To resolve dependency deadlocks in production:

1. Flatten deep module nesting by promoting shared networking and IAM primitives to a foundational layer.
2. Use terraform_remote_state or Pulumi Stack References to decouple state consumption from resource provisioning.
3. Implement explicit create_before_destroy lifecycle rules for stateful GIS databases to prevent downtime during schema migrations.
4. Validate DAG acyclicity using terraform graph or Pulumi’s --show-dependencies flag before merging PRs.

Explicit dependencies keep the provisioning DAG acyclic — shared primitives sit at the base, stateful spatial services at the top:

flowchart BT
  vpc["VPC"] --> subnet["Subnet group"]
  subnet --> db["Database cluster"]
  iam["IAM roles"] --> db
  db --> idx["Vector indexing service"]
  obj[("Object storage")] --> idx

Operational Integration: CI/CD, Cost, and Multi-Cloud Strategy

Production-grade spatial modules require automated validation gates. Integrate static analysis (tflint, pulumictl), policy evaluation, and dry-run planning into pull request workflows. Cost estimation frameworks (e.g., Infracost, AWS Cost Explorer APIs) should parse module inputs to forecast spatial storage and compute expenditures before provisioning. Geospatial workloads are notoriously cost-sensitive due to high-volume raster processing and egress-heavy tile serving; embedding cost thresholds into CI/CD pipelines prevents budget overruns.

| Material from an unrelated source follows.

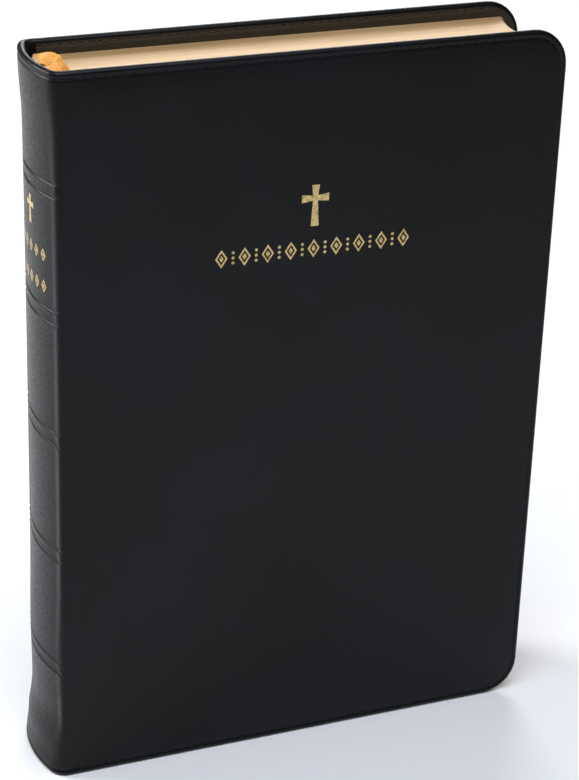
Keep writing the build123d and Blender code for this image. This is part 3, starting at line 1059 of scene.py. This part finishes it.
view = {
    "azimuth": -22.933,
    "elevation": 25.115,
    "roll": -2.028,
    "lens": 107.66,
    "sensor": 36,
    "nearest": 0.01,
    "place": (-313.74, -550.60, 396.10),  # in mm, from the fore-edge's front corner at the tail
}


def makeCamera():
    camera = bpy.data.objects.new("camera", bpy.data.cameras.new("camera"))
    bpy.context.collection.objects.link(camera)
    camera.data.lens = view["lens"]
    camera.data.sensor_width = view["sensor"]
    camera.data.clip_start = view["nearest"]
    a, e, r = (math.radians(view[key]) for key in ("azimuth", "elevation", "roll"))
    back = Vector((math.sin(a) * math.cos(e), -math.cos(a) * math.cos(e), math.sin(e)))
    right = (-back).cross(Vector((0, 0, 1))).normalized()
    down = (-back).cross(right)
    right, down = (math.cos(r) * right + math.sin(r) * down, math.cos(r) * down - math.sin(r) * right)
    turn = Matrix((right, -down, back)).transposed().to_4x4()
    place = Vector(view["place"]) * mm + Vector((foreEdgeX, -halfThick, 0))
    camera.matrix_world = Matrix.Translation(place) @ turn
    bpy.context.scene.camera = camera


makeCamera()


def softLight(name, place, size, power, aim, colour="#ffffff"):
    lamp = bpy.data.lights.new(name, "AREA")
    lamp.shape = "RECTANGLE"
    lamp.size, lamp.size_y = size
    lamp.energy = power
    lamp.color = linear(colour)[:3]
    thing = bpy.data.objects.new(name, lamp)
    bpy.context.collection.objects.link(thing)
    thing.location = place
    thing.rotation_mode = "QUATERNION"
    thing.rotation_quaternion = (Vector(aim) - Vector(place)).to_track_quat("-Z", "Y")


softLight("backSoftbox", (0.5, 1.1, 0.8), (0.6, 0.6), 7.5, (0, 0, 0.15))
softLight("overheadSoftbox", (-0.1, -0.28, 0.85), (0.6, 0.6), 6, (0, -0.1, 0), "#edf3ff")
softLight("leftSoftbox", (-1.1, 0.8, 0.7), (0.8, 0.8), 17, (-0.25, 0.3, 0))

world = bpy.data.worlds.new("studio")
bpy.context.scene.world = world
world.use_nodes = True
world.node_tree.nodes["Background"].inputs[0].default_value = (1, 1, 1, 1)
world.node_tree.nodes["Background"].inputs[1].default_value = stage["ambient"]
bpy.context.scene.view_settings.view_transform = "Standard"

When adopting a multi-cloud GIS strategy, abstract provider-specific implementations behind standardized module interfaces. Use conditional resource creation or provider aliases to route spatial workloads to the most cost-effective or compliant cloud region. Maintain consistent tagging, state backend configurations, and policy guardrails across providers to preserve operational parity.

By adhering to these module design patterns, engineering teams transform spatial infrastructure from ad-hoc provisioning into a predictable, secure, and scalable platform. Standardized interfaces, strict state management, and embedded policy enforcement ensure that geospatial data pipelines remain resilient under production workloads while accelerating delivery velocity.